The wheezing monsters which inspired Auden to write Night Train are no more, and mine is the last generation who read about Thomas the Tank Engine and friends and who had actually seen the Flying Scotsman whizz through the snow-flecked night.
"The guard blew his whistle and waved his flag - how weighted with ritual have the railways in their brief century become!" So begins one of my favourite Michael Innes mysteries, Appleby's End, the one in which Appleby meets, not his end, but his future wife.
The title refers not to his murder but to a station. As darkness falls in the second chapter, "the engine, while daylight lasted simply an obsolescent locomotive tugging grimy carriages across English ploughland, was now a creature alien and dragonish, panting on some vast and laboured quest".
There are many memorable railway scenes in Innes's oeuvre. Perhaps the very best is in the novel which itself takes its name from a railway poem, one of Thomas Hardy's The Journeying Boy. Particularly good is the train journey through Northern Ireland: "The train had slowed down and on the parapet of a stone bridge he could read the inscription prepare to meet thy god".
These passages in Innes would not be so interesting if the train in question were one of the present-day Virgin or Inter-City trains, where passengers are constantly harangued by loud-hailed admonitions to read the safety instructions, or invitations to sample the unappetising selection of hot and cold snacks in the buffet. How inevitable it was that the Hogwarts Express, for example, though apparently conveying Harry Potter and friends to school in our own day, should be an old-fashioned steam train.
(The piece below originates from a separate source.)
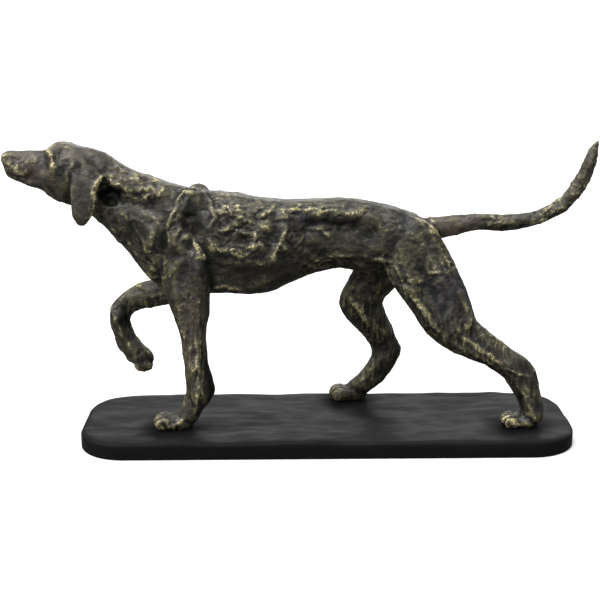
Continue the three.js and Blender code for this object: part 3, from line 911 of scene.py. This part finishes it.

These themes are explored in an excellent book by A F Garnett, who combines the qualities of the railway buff and the man of taste. Steel Wheels (Cannwood Press, £18.50) reminds us of many of the great railway moments in literature, from Dickens's Mugby Junction, to the ominous use of Willesden Junction in Trollope's The Prime Minister.
It recalls one of the finest novels of Zola, La Bete Humaine, which starts on a railway. "Zola, complete with pince-nez, and stiff collar, travelled on the footplate from Paris to Mantes as part of his research and the novel describes the happy comradeship between Jacques Lantier, the engine driver, Pecqueux, the fireman, and La Lison, their engine, as a menage à trois."
As well as being an evocation of the railways as they inspired the novelists, the poets, the songwriters and the painters, A F Garnett has also written a book which touches on the place of the railway in history, from Lenin's momentous arrival at the Finland Station, to the murderous use of railways by the Nazis to transport prisoners to the death camps. But the book is primarily a celebration, and its core is a first-rate history of the railways themselves.
I wish he had written it before I completed my book on the Victorians. Here is a man who is a first-rate engineer writing with authority about the evolution of railway technology. I am not a trainspotter by instinct but I read enthralled his chapters on the engineering heroes, Stephenson and Brunel, and on the spread of railroads over England from the 1840s onwards. His chapters on the spread of the railways across other parts of the globe, and especially in America, are also wonderfully exciting.
Garnett's book leaves the reader full of nostalgic anger - against Beeching for wrecking our national rail network, against those who pioneered motorways and encouraged the public to buy cars. But this sort of pointless fantasy-rant is absent from his good-humoured and well-informed pages. Rather, the book ends with an analysis of the sort of railways, and systems, which should be in use in the future.